The Securities and Exchange Commission of the US has also charged Gautam Adani and Sagar Adani, executives of Adani Green Energy Ltd and Cyril Cabanes, an executive of Azure Power Global, for "conduct arising out of a massive bribery scheme".

"There is a lot of news and reports that will try to pick unrelated items and create a headline. My humble request is that we will respond in the fullness of time once we review in detail the matter as presented in the legal filing," Singh said.

He hastened to add that no court has ruled on the indictment, and as outlined by lawyers of the US Department of Justice, these are "allegations and the accused have a presumption of innocence".

The CFO, who was the first line of defence when US short-seller Hindenburg Research had accused the ports-to-power conglomerate of fraud in January 2023, said the group became aware of the "specificity" of the US indictment against founder and chairman Gautam Adani two days ago.

"We were aware that something is afoot (and in February 2024 144a offering circular in Risk Factors we disclosed as such. This was the first public issuance of any of our portfolio companies or their subsidiaries or joint venture companies after our annual results of 31st March 2023)," he said.

He, however, did not state what the company had disclosed in February 2024.

Adani Group, he said, has a portfolio of 11 public companies and "none are subject to indictment (i.e. defendants in any legal proceedings in the recent DOJ lawyer filings to a court in NYC)".

"None of the issuers (i.e. companies in our portfolio or specific issuers that are subsidiaries of the public companies) are accused of any wrongdoing in the said legal filing," he said.

The indictment "relates to one contract of Adani Green, which is roughly 10 per cent of overall business of Adani Green (there is a lot more precise and comprehensive detail of this which we will elaborate in an appropriate forum)," he said.

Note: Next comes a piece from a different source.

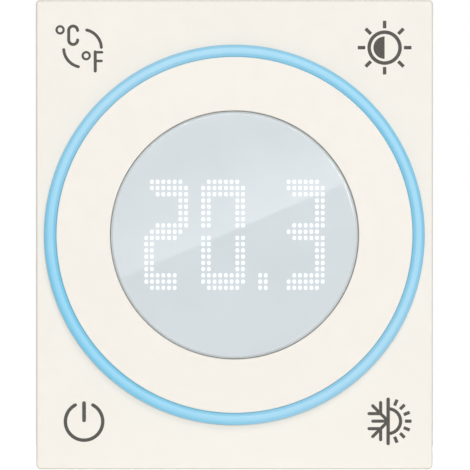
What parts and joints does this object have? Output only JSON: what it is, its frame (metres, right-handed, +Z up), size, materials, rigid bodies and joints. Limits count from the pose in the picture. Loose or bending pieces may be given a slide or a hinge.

The statement comes two days after Gautam Adani was charged by US prosecutors over his role in an alleged years-long scheme to pay USD 265 million (about RS 2,200 crore) bribes to Indian officials to secure solar energy contracts. The conglomerate has denied the allegations, calling them baseless, and announced plans to seek legal recourse.

The Adani Family has 11 listed entities on the Indian stock exchanges - flagship incubator Adani Enterprises Ltd, electricity producer Adani Power Ltd, ports company Adani Ports & SEZ, power transmission firm Adani Energy Solutions Limited, renewable arm Adani Green Energy Ltd (AGEL), city gas distributor Adani Total Gas Ltd, commodities firm Adani Wilmar Ltd, media firm New Delhi Television Ltd and cement companies Ambuja Cements Limited, ACC Ltd, and Sanghi Industries Ltd.

"There is a lot of news and reports that will try to pick unrelated items and create a headline. My humble request is that we will respond in the fullness of time once we review in detail the matter as presented in the legal filing (Please note that no court has ruled on this and as outlined by lawyers of DOJ these are 'allegations and accused have a presumption of innocence'). We will make a more detailed comment once we get counsel approvals to discuss what we can in public on a matter that is sub-judice," he added.